One lesson from last summer's war: Even the world's best precision-guided weapons, fired from the most advanced military aircraft, can't quell a committed guerrilla force on the ground without support from trained and tested combat troops. Now the question is whether Israelis, like citizens in many developed countries, are losing the stomach for that sort of slog."
Frankly, I think Waldman has his eyes on the wrong point and cause. His focus on "
rich and poor" as a primary cause of a soft belly or draft dodging does not cohere with my first-hand impressions nor does he present more than cricumstantial statistics to buttress the argument. In fact, there have always been wealthy Israelis. That never stopped anyone from serving in the military.
The money quote in the article in my opinion (which I think Waldman missed) is this one.
"When my father and grandfather fought in wars, they each believed their children would one day live in peace. But now I have more experience," says Mr. Gazit, 33. "Every 10 years there's a clash, and every 10 years it's more extreme.""
Messianic movements, or, should I say false messianic movements, bring behind them waves of despair. For 2000 years, Jews lived in exile, praying for the messiah to bring us back to our homeland. Over the generations, there have been numerous false messiahs from
Bar Kochba to
Shabtai Tzvi. In their wake, there were mass conversions away from Judaism or despair leading to the loss of life.
Modern Zionism has created its own messiahs. Fringes of the national religious Zionist movement have become very messianic and part of that led to
the denial that the Gaza disengagement two summers ago would happen and the despair that ensued. It also caused some of its harder-core elements to shun army service because of disillusionment with the Zionist enterprise and their feeling that the secular Zionist government had lost its way on the path of redemption.
Similarly, and much more ominously, the bourgeois left, which is also the center of the Labor Party is currently disillusioned by the unmasking of their own false messiah, the Peace Messiah. Reared on the assumption that full peace would come in their lifetime and fooled by the promises of a "
New Middle East" in the wake of the Oslo Accords, the "
fat belly" of Israel's Labor Party and left wing
Meretz Party have woken up to the morning after. It turns out that
you cannot reform a lifetime terrorist by simply giving him money, weapons and territory. It turns out that all of our victims of suicide bombings brought about by Arafat's martyrs and the minions of the terrorists in Iran and Syria were not
sacrifices for peace as now-President
Shimon Peres and former Prime Minister Yitzhak Rabin (z"l) insisted, but rather just another step in the war for the homefront.

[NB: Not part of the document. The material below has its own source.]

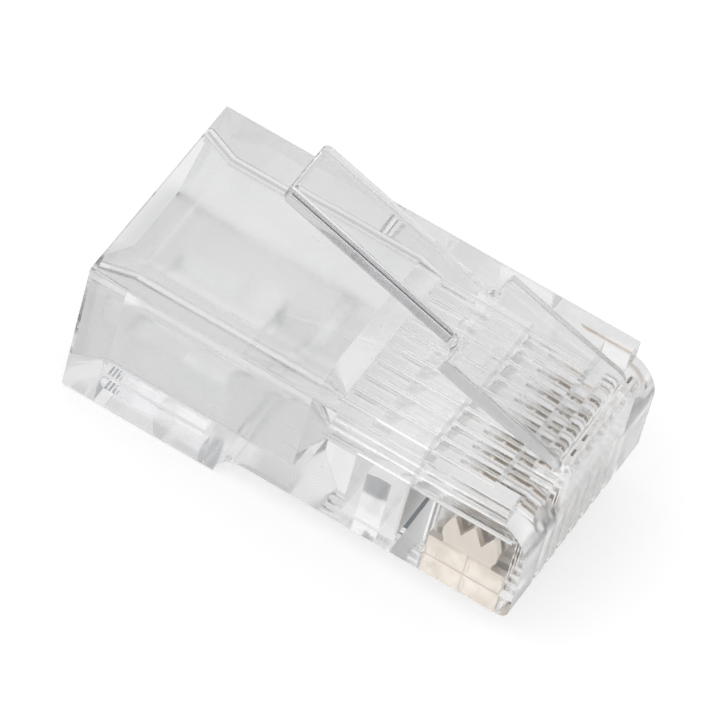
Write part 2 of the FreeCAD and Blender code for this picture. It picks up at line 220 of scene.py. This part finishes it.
def addSurface(tree, shader, look):
    # The waves bend the light, the clouds and the scratches are left for colour and roughness
    vector = addNode(tree, "ShaderNodeTexCoord").outputs["Object"]
    waves = useGroup(tree, surfaceWaves, Vector=vector, Wave_Scale=look["waveScale"],
                     Cloud_Scale=look["cloudScale"])
    scratches = useGroup(tree, handlingScratches, Vector=vector, Stretch=look["scratchStretch"],
                         Turn=look["scratchTurn"], Sparseness=look["scratchSparseness"])
    bump = addNode(tree, "ShaderNodeBump")
    bump.inputs["Distance"].default_value = look["waveDepth"]
    link(tree, waves.outputs["Height"], bump.inputs["Height"])
    link(tree, bump.outputs["Normal"], shader.inputs["Normal"])
    return vector, waves.outputs["Clouds"], scratches.outputs["Mask"]


# What all the clear pieces share
plasticLook = {
    "ior": 1.585,
    # Walls inside the plug and the two clamps take next to no tint
    "innerColor": (1.0, 1.0, 1.0, 1),
    "innerCloudColor": (0.985, 0.986, 0.988, 1),
    "polish": 0.015,
    "scratchRoughness": 0.08,
    "waveDepth": 0.006 * mm,
    "waveScale": 420.0,
    "cloudScale": 260.0,
    "scratchStretch": (300, 4000, 4000),
    "scratchTurn": (0.3, 0.2, 0.5),
    "scratchSparseness": 0.66,
}


def makeClearPlastic(name, chooseColor, chooseRoughness):
    material, tree, shader = newMaterial(name)
    vector, clouds, scratches = addSurface(tree, shader, plasticLook)
    place = splitAxes(tree, vector)
    link(tree, chooseColor(tree, place, clouds), shader.inputs["Base Color"])
    worn = calculate(tree, "MULTIPLY", scratches, plasticLook["scratchRoughness"])
    rough = calculate(tree, "ADD", worn, chooseRoughness(tree, place))
    link(tree, rough, shader.inputs["Roughness"])
    shader.inputs["Transmission Weight"].default_value = 1.0
    shader.inputs["IOR"].default_value = plasticLook["ior"]
    return material


def innerColor(tree, place, clouds):
    return mixColor(tree, clouds, plasticLook["innerColor"], plasticLook["innerCloudColor"])


def polishedRoughness(tree, place):
    return plasticLook["polish"]


housingLook = {
    # Skin colours by place: the rear section is thicker, and its skin is painted greyer than the
    # front as painted shade for that thickness
    "rearShadeColor": (0.85, 0.852, 0.857, 1),
    "rearShadeCloudColor": (0.83, 0.833, 0.838, 1),
    "frontColor": (0.94, 0.937, 0.934, 1),
    "frontCloudColor": (0.92, 0.916, 0.912, 1),
    "rearEnd": -1.0 * mm,
    "frontStart": 4.0 * mm,
    # The two side faces are painted greyer than the upper and lower ones, as painted shade
    "sideShade": (0.93, 0.93, 0.93, 1),
    "sideStart": 5.6 * mm,
    "sideEnd": 5.8 * mm,
    # The nose is the dullest of the outer faces
    "noseColor": (0.97, 0.966, 0.962, 1),
    "noseRoughness": 0.15,
    "noseStart": 10.8 * mm,
    "noseEnd": 11.0 * mm,
    # The box that holds the cavity, the channels and the slots, whose walls are less polished
    "coreLength": 10.7 * mm,
    "coreWidth": 5.4 * mm,
    "coreLow": 1.7 * mm,
    "coreHigh": 7.4 * mm,
    "coreFade": 0.1 * mm,
    "cavityRoughness": 0.2,
    "channelRoughness": 0.14,
    # The front wall of the wire clamp's window
    "windowWall": 5.17 * mm,
    "windowHalf": 0.1 * mm,
    "windowRoughness": 0.35,
}


def towardFront(tree, place):
    return remap(tree, place["X"], housingLook["rearEnd"], housingLook["frontStart"])


def onNose(tree, place, skin, nose):
    # One value on the other outer faces, another on the face of the nose
    return remap(tree, place["X"], housingLook["noseStart"], housingLook["noseEnd"], skin, nose)


def insideCore(tree, place):
    # 1 on the walls of the cavity, the channels and the slots, 0 on the outer faces
    fade = housingLook["coreFade"]
    inside = insideRectangle(tree, place, housingLook["coreLength"], housingLook["coreWidth"], fade)
    for limit, inward in (("coreLow", fade), ("coreHigh", -fade)):
        mask = remap(tree, place["Z"], housingLook[limit], housingLook[limit] + inward)
        inside = calculate(tree, "MULTIPLY", mask, inside)
    return inside


def onWindowWall(tree, place):
    away = calculate(tree, "SUBTRACT", place["X"], housingLook["windowWall"])
    away = calculate(tree, "ABSOLUTE", away)
    return calculate(tree, "LESS_THAN", away, housingLook["windowHalf"])


def skinColor(tree, place, clouds):
    # Painted shade: the skin is painted greyer towards the rear
    front = towardFront(tree, place)
    clear = mixColor(tree, front, housingLook["rearShadeColor"], housingLook["frontColor"])
    cloudy = mixColor(tree, front, housingLook["rearShadeCloudColor"], housingLook["frontCloudColor"])
    # Painted shade on the two side faces
    away = calculate(tree, "ABSOLUTE", place["Y"])
    onSide = remap(tree, away, housingLook["sideStart"], housingLook["sideEnd"])
    skin = mixColor(tree, clouds, clear, cloudy)
    return mixColor(tree, onSide, skin, housingLook["sideShade"], "MULTIPLY")


def housingColor(tree, place, clouds):
    nose = onNose(tree, place, 0.0, 1.0)
    outer = mixColor(tree, nose, skinColor(tree, place, clouds), housingLook["noseColor"])
    return mixColor(tree, insideCore(tree, place), outer, innerColor(tree, place, clouds))


def housingRoughness(tree, place):
    inner = blend(tree, towardFront(tree, place), housingLook["cavityRoughness"],
                  housingLook["channelRoughness"])
    inner = blend(tree, onWindowWall(tree, place), inner, housingLook["windowRoughness"])
    outer = onNose(tree, place, plasticLook["polish"], housingLook["noseRoughness"])
    return blend(tree, insideCore(tree, place), outer, inner)


latchLook = {
    "color": (0.93, 0.931, 0.933, 1),
    # The tail's sides are painted grey, a painted dark reflection along them, and those of the wide
    # part are dull
    "tailSideReflection": (0.62, 0.62, 0.63, 1),
    "wideSideRoughness": 0.35,
    # Half widths of the tail and of the wide part, and where one meets the other
    "tailHalf": 1.625 * mm,
    "wideHalf": 3.01 * mm,
    "shoulder": 4.1 * mm,
    "fade": 0.1 * mm,
}


def pastShoulder(tree, place):
    # 0 on the latch's tail, 1 on its wide part
    shoulder, fade = latchLook["shoulder"], latchLook["fade"]
    return remap(tree, place["X"], shoulder - fade, shoulder + fade)


def onLatchSide(tree, place):
    # 1 on the latch's flat sides, 0 on its upper and lower faces
    half = blend(tree, pastShoulder(tree, place), latchLook["tailHalf"], latchLook["wideHalf"])
    depth = calculate(tree, "SUBTRACT", half, calculate(tree, "ABSOLUTE", place["Y"]))
    return remap(tree, depth, latchLook["fade"], 0.0)


def latchColor(tree, place, clouds):
    # Painted reflection: a dark line painted along the tail's sides
    side = mixColor(tree, pastShoulder(tree, place), latchLook["tailSideReflection"],
                    latchLook["color"])
    return mixColor(tree, onLatchSide(tree, place), latchLook["color"], side)


def latchRoughness(tree, place):
    wideSide = calculate(tree, "MULTIPLY", onLatchSide(tree, place), pastShoulder(tree, place))
    return blend(tree, wideSide, plasticLook["polish"], latchLook["wideSideRoughness"])


contactLook = {
    "plateColor": (0.765, 0.70, 0.63, 1),
    "duskColor": (0.645, 0.565, 0.48, 1),
    # The head with its tines stays clean in its slot
    "headColor": (0.94, 0.87, 0.78, 1),
    "headStart": 2.6 * mm,
    "headEnd": 2.8 * mm,
    "roughness": 0.3,
    "duskRoughness": 0.42,
    "cloudShare": 0.5,
    "waveDepth": 0.004 * mm,
    "waveScale": 900.0,
    "cloudScale": 1400.0,
    # Rubbed up and down by the wires of the jack
    "scratchStretch": (9000, 9000, 700),
    "scratchTurn": (0.0, 0.0, 0.0),
    "scratchSparseness": 0.6,
}


def makeContactPlate():
    material, tree, shader = newMaterial("contactPlate")
    vector, clouds, scratches = addSurface(tree, shader, contactLook)
    clouds = calculate(tree, "MULTIPLY", clouds, contactLook["cloudShare"])
    dusk = calculate(tree, "MAXIMUM", clouds, scratches)
    plate = mixColor(tree, dusk, contactLook["plateColor"], contactLook["duskColor"])
    height = splitAxes(tree, vector)["Z"]
    inSlot = remap(tree, height, contactLook["headStart"], contactLook["headEnd"])
    color = mixColor(tree, inSlot, plate, contactLook["headColor"])
    link(tree, color, shader.inputs["Base Color"])
    rough = blend(tree, dusk, contactLook["roughness"], contactLook["duskRoughness"])
    link(tree, rough, shader.inputs["Roughness"])
    shader.inputs["Metallic"].default_value = 1
    return material


clampPlastic = makeClearPlastic("clampPlastic", innerColor, polishedRoughness)
contactPlate = makeContactPlate()
finishes = {
    "housing": makeClearPlastic("housingPlastic", housingColor, housingRoughness),
    "latch": makeClearPlastic("latchPlastic", latchColor, latchRoughness),
    "jacket_clamp": clampPlastic,
    "wire_clamp": clampPlastic,
}
for name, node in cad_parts.items():
    node.data.materials.clear()
    node.data.materials.append(finishes.get(name, contactPlate))
print("materials ready")


def seenThroughPlug(tree, rays):
    # 1 for what gloss and clear plastic show
    return calculate(tree, "MAXIMUM", rays.outputs["Is Glossy Ray"],
                     rays.outputs["Is Transmission Ray"])


floorLook = {
    "size": 0.6,
    # Paper and sole stay this far apart, so that neither face hides the other
    "gap": 0.02 * mm,
    "color": (0.5, 0.5, 0.5, 1),
    "roughness": 0.9,
    # Tops up the lit colour to white
    "glow": 0.62,
    # What the plug shows of the paper is white, and less so under the plug itself
    "shadowLevel": 0.8,
    "shadowLength": 11.0 * mm,
    "shadowWidth": 5.6 * mm,
    "shadowFade": 2.0 * mm,
}


def makePaper():
    material, tree, shader = newMaterial("floorPaper")
    rays = addNode(tree, "ShaderNodeLightPath")
    fromCamera = rays.outputs["Is Camera Ray"]
    through = seenThroughPlug(tree, rays)
    link(tree, mixColor(tree, through, floorLook["color"], black), shader.inputs["Base Color"])
    shader.inputs["Roughness"].default_value = floorLook["roughness"]
    shader.inputs["Specular IOR Level"].default_value = 0.0
    shader.inputs["Emission Color"].default_value = white
    glow = calculate(tree, "MULTIPLY", fromCamera, floorLook["glow"])
    place = splitAxes(tree, addNode(tree, "ShaderNodeTexCoord").outputs["Object"])
    shadow = insideRectangle(tree, place, floorLook["shadowLength"], floorLook["shadowWidth"],
                             floorLook["shadowFade"])
    level = blend(tree, shadow, 1.0, floorLook["shadowLevel"])
    shown = calculate(tree, "MULTIPLY", through, level)
    link(tree, calculate(tree, "MAXIMUM", glow, shown), shader.inputs["Emission Strength"])
    # Seen from below, the paper is clear, so that the underside can be looked at
    backface = addNode(tree, "ShaderNodeNewGeometry").outputs["Backfacing"]
    fromBelow = calculate(tree, "MULTIPLY", fromCamera, backface)
    clearBelow = addNode(tree, "ShaderNodeMixShader")
    link(tree, fromBelow, clearBelow.inputs[0])
    link(tree, shader.outputs[0], clearBelow.inputs[1])
    link(tree, addNode(tree, "ShaderNodeBsdfTransparent").outputs[0], clearBelow.inputs[2])
    link(tree, clearBelow.outputs[0], tree.nodes["Material Output"].inputs["Surface"])
    return material


def makeFloor():
    mesh = bmesh.new()
    bmesh.ops.create_grid(mesh, x_segments=1, y_segments=1, size=floorLook["size"])
    data = bpy.data.meshes.new("floor")
    mesh.to_mesh(data)
    mesh.free()
    data.materials.append(makePaper())
    floor = bpy.data.objects.new("floor", data)
    floor.location.z = -floorLook["gap"]
    scene.collection.objects.link(floor)


worldLook = {
    "level": 0.8,
    "shownLevel": 1.0,
    # The dark things around: a grey far side with a darker middle, and a small one above it,
    # each with the angles from its middle where it starts to fade and where it ends
    "patches": [
        {"toward": (0.10, 0.95, 0.22), "inner": 16, "outer": 32, "color": (0.62, 0.62, 0.63, 1)},
        {"toward": (0.12, 0.96, 0.22), "inner": 6, "outer": 15, "color": (0.06, 0.06, 0.07, 1)},
        {"toward": (0.185, 0.600, 0.777), "inner": 3, "outer": 7, "color": (0.08, 0.10, 0.12, 1)},
    ],
}


def makeWorld():
    world = bpy.data.worlds.new("studio")
    world.use_nodes = True
    scene.world = world
    tree = world.node_tree
    direction = addNode(tree, "ShaderNodeTexCoord").outputs["Generated"]
    rays = addNode(tree, "ShaderNodeLightPath")
    fromCamera = rays.outputs["Is Camera Ray"]
    # The camera itself sees plain white, and the dark things only through or on the plug
    notCamera = calculate(tree, "SUBTRACT", 1.0, fromCamera)
    color = white
    for patch in worldLook["patches"]:
        facing = addNode(tree, "ShaderNodeVectorMath", operation="DOT_PRODUCT")
        facing.inputs[1].default_value = Vector(patch["toward"]).normalized()
        link(tree, direction, facing.inputs[0])
        edge, middle = (cos(radians(patch[key])) for key in ("outer", "inner"))
        inPatch = remap(tree, facing.outputs["Value"], edge, middle)
        inPatch = calculate(tree, "MULTIPLY", inPatch, notCamera)
        color = mixColor(tree, inPatch, color, patch["color"])
    background = tree.nodes["Background"]
    link(tree, color, background.inputs["Color"])
    seen = calculate(tree, "MAXIMUM", fromCamera, seenThroughPlug(tree, rays))
    level = blend(tree, seen, worldLook["level"], worldLook["shownLevel"])
    link(tree, level, background.inputs["Strength"])


lampLook = {
    "azimuth": -40,
    "elevation": 60,
    "distance": 0.3,
    "size": 0.2,
    "power": 0.15,
}


def makeLamp():
    back = directionTo(lampLook["azimuth"], lampLook["elevation"])
    lamp = bpy.data.lights.new("keyLamp", "AREA")
    lamp.size = lampLook["size"]
    lamp.energy = lampLook["power"]
    holder = bpy.data.objects.new("keyLamp", lamp)
    holder.location = back * lampLook["distance"]
    holder.rotation_euler = back.to_track_quat("Z", "Y").to_euler()
    scene.collection.objects.link(holder)


# Light crosses many clear faces on its way through the plug
bounces = {"throughPlastic": 24, "gloss": 12}

makeFloor()
makeWorld()
makeLamp()
scene.cycles.max_bounces = bounces["throughPlastic"]
scene.cycles.transmission_bounces = bounces["throughPlastic"]
scene.cycles.glossy_bounces = bounces["gloss"]
print("studio ready")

No. Oslo was a false Messiah. The New Middle East is a false Messiah and so were the promises and promisers of this Middle Eastern faux Garden of Eden.

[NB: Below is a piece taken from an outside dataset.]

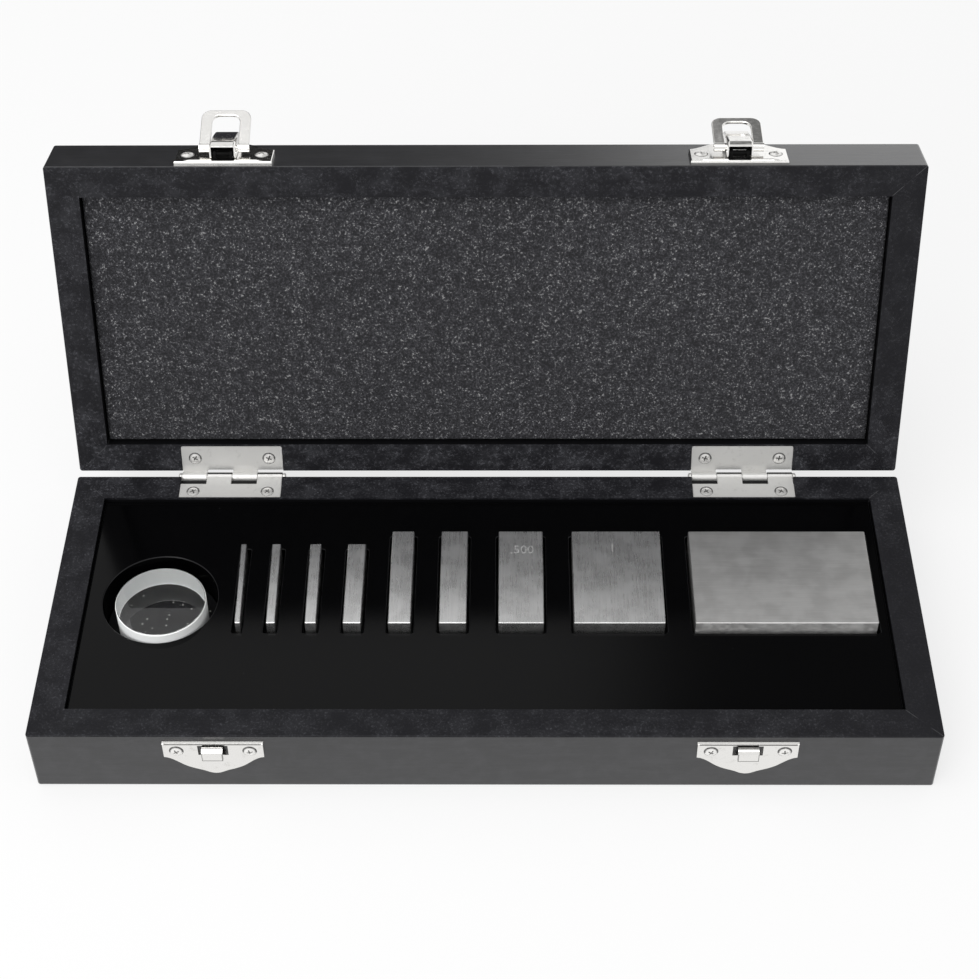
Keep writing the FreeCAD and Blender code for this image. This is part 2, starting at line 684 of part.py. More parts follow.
def optical_flat():
    """Return the glass optical flat, its two rims chamfered."""
    disc = Part.makeCylinder(FLAT_RADIUS, FLAT_HEIGHT, Vector(FLAT_CENTRE[0], FLAT_CENTRE[1], FLAT_FLOOR))
    rims = edges_where(disc, lambda p: near(p.z, FLAT_FLOOR) or near(p.z, FLAT_TOP))
    return disc.makeChamfer(FLAT_CHAMFER, rims)


def lid_foam():
    """Return the foam block that lines the lid, set back from its rim."""
    x = HALF_WIDTH - RAIL - FOAM_PLAY
    y = HALF_DEPTH - RAIL - FOAM_PLAY
    low = LID_BOTTOM + FOAM_DROP
    foam = span_box((-x, x), (-y, y), (low, LID_BOTTOM + LID_HEIGHT - BOARD))
    return foam.makeFillet(FOAM_EDGE_ROUND, edges_where(foam, lambda p: near(p.z, low)))


# --- Assembly ---------------------------------------------------------------------------------------
def base_pieces():
    """Return every piece that belongs to the base, by node name."""
    hinge_fixings = []
    strike_fixings = []
    for _, centre_x in HINGE_X:
        hinge_fixings += hinge_screws(centre_x, lid=False)
    for _, centre_x in LATCH_X:
        strike_fixings += strike_screws(centre_x)
    cutters = hinge_mortises(lid=False) + hinge_fixings + strike_fixings
    rails = mitred_rails(0.0, BASE_HEIGHT, False, cutters)
    nodes = {"base_" + name: rail for name, rail in rails.items()}
    nodes["base_bottom_board"] = board_box(0.0, BASE_HEIGHT, False, BOARD_PLAY)
    nodes["insert"] = insert()
    nodes["flat_pad"] = flat_pad()
    nodes["optical_flat"] = optical_flat()
    for name, inches, length, centre_x, turn in BLOCKS:
        nodes[name] = gauge_block(inches * INCH, length, centre_x, turn)
    for side, centre_x in HINGE_X:
        nodes[side + "_hinge_base_leaf"] = hinge_leaf(centre_x, lid=False)
        nodes[side + "_hinge_pin"] = hinge_pin(centre_x)
    for side, centre_x in LATCH_X:
        nodes[side + "_strike_plate"] = strike_plate(centre_x)
    nodes["base_hinge_screws"] = Part.makeCompound(hinge_fixings)
    nodes["strike_screws"] = Part.makeCompound(strike_fixings)
    return nodes


def lid_pieces():
    """Return every piece that belongs to the lid, swung open, by node name."""
    hinge_fixings = []
    latch_fixings = []
    for _, centre_x in HINGE_X:
        hinge_fixings += hinge_screws(centre_x, lid=True)
    for _, centre_x in LATCH_X:
        latch_fixings += latch_screws(centre_x)
    cutters = hinge_mortises(lid=True) + hinge_fixings + latch_fixings
    rails = mitred_rails(LID_BOTTOM, LID_HEIGHT, True, cutters)
    nodes = {"lid_" + name: opened(rail) for name, rail in rails.items()}
    nodes["lid_top_board"] = opened(board_box(LID_BOTTOM, LID_HEIGHT, True, BOARD_PLAY))
    nodes["lid_foam"] = opened(lid_foam())
    for side, centre_x in HINGE_X:
        nodes[side + "_hinge_lid_leaf"] = opened(hinge_leaf(centre_x, lid=True))
    for side, centre_x in LATCH_X:
        nodes[side + "_latch_plate"] = latch_plate(centre_x)
        nodes[side + "_lever_pin"] = latch_pin(centre_x, LEVER_PIN_AT, LEVER_HALF + KNUCKLE_GAP / 2)
    nodes["lid_hinge_screws"] = opened(Part.makeCompound(hinge_fixings))
    nodes["latch_plate_screws"] = opened(Part.makeCompound(latch_fixings))
    return nodes


def latch_pieces():
    """Return the moving pieces of both latches, by node name."""
    nodes = {}
    for side, centre_x in LATCH_X:
        nodes[side + "_latch_lever"] = latch_lever(centre_x)
        nodes[side + "_loop_pin"] = latch_pin(centre_x, LOOP_PIN_AT, LOOP_HALF - KNUCKLE_GAP / 2)
        nodes[side + "_latch_loop"] = latch_loop(centre_x, LOOP_LEAN_DEG[side])
    return nodes


def main():
    """Write one STEP file for each node."""
    os.makedirs("parts", exist_ok=True)
    nodes = {**base_pieces(), **lid_pieces(), **latch_pieces()}
    for name, shape in nodes.items():
        shape.exportStep(os.path.join("parts", name + ".step"))
        print(name, "valid" if shape.isValid() else "NOT VALID", len(shape.Solids), round(shape.Volume, 2))


main()
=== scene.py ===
"""Looks of a cased gauge block set: black wooden case, foam, steel blocks, glass flat, nickel fittings."""
import json
import logging
import math
import random
from dataclasses import dataclass
from enum import Enum
from typing import Any, Callable, Iterable, Union

import bmesh
import bpy
from mathutils import Matrix, Vector, noise


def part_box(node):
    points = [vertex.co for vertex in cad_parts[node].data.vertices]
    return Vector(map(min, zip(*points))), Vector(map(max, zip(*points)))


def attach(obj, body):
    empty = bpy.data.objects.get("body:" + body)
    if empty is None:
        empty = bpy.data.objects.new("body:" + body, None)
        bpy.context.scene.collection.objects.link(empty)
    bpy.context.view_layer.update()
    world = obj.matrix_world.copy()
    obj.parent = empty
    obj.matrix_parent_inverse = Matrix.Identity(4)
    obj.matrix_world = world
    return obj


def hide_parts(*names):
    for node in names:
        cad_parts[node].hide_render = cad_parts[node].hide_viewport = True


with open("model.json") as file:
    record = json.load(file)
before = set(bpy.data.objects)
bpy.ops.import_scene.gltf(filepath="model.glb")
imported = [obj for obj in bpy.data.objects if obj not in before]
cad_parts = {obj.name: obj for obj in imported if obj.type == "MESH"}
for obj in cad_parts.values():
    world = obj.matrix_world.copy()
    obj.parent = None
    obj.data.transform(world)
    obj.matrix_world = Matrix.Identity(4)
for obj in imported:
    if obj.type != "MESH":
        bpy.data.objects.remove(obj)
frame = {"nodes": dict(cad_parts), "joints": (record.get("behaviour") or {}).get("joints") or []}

log = logging.getLogger("gauge_block_set")
MM = 0.001
WELD = 0.001 * MM
SIDES = ("left", "right")
Pair = tuple[float, float]
Colour = tuple[float, float, float]
Material = bpy.types.Material
NodeSocket = bpy.types.NodeSocket
Object = bpy.types.Object
BMesh = bmesh.types.BMesh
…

Peace is a very important goal and one we all need to strive for every moment of the day. It just turns out that you cannot microwave peace in the way we expect instant gratification in every other facet of our life today from food, to VOD and day trading. Setting expectations of a long slog is critical to maintaining an even keel and staying true to all goals, including Zionist goals. (See also this speactaular WSJ Op/ed by Bret Stephens entitled "
Who Killed Palestine?")
More than wealth or consumerism, post-messianic disillusionment of the peace-hungry bourgeois left of Tel Aviv is responsible for Waldman's "soft belly" of Israeli society and other ills such as draft dodging and faked psychoses. And it is the false messiahs of Oslo, Geneva and other microwaved peace initiatives that are the root cause of decline in the will to fight.
It is also the reason that this decline in the will to fight is neither long term nor fatal to Israel. It is both passing and a fringe phenomenon. You see, the Jewish world has seen its false messiahs and has always rebounded from them. We wake up quickly to reality and the same will happen again. Already, as Waldman wrote, the religious Zionist movement is quickly filling the vacuum in the army since they were never fooled by the false Peace Messiah. They are highly motivated and very loyal soldiers who still run on the original Zionist fuel. Other Zionists from around the country from wealthy
Raanana to some of the poorer development towns continue to fill the Israeli Army, Navy and Air Force ranks with pride and honor. That is still our majority and it is a tribute to the amazing youth from all walks of our society.
And, when the relatively small contingent of draft dodgers realizes that peace will be built here between people, personal connection by personal connection, brick by brick and factory by factory, rather than in glorious ceremonies, pompous declarations and
civil-rights free weaponry, then they will all come back to fight for the peace we all hope and pray for.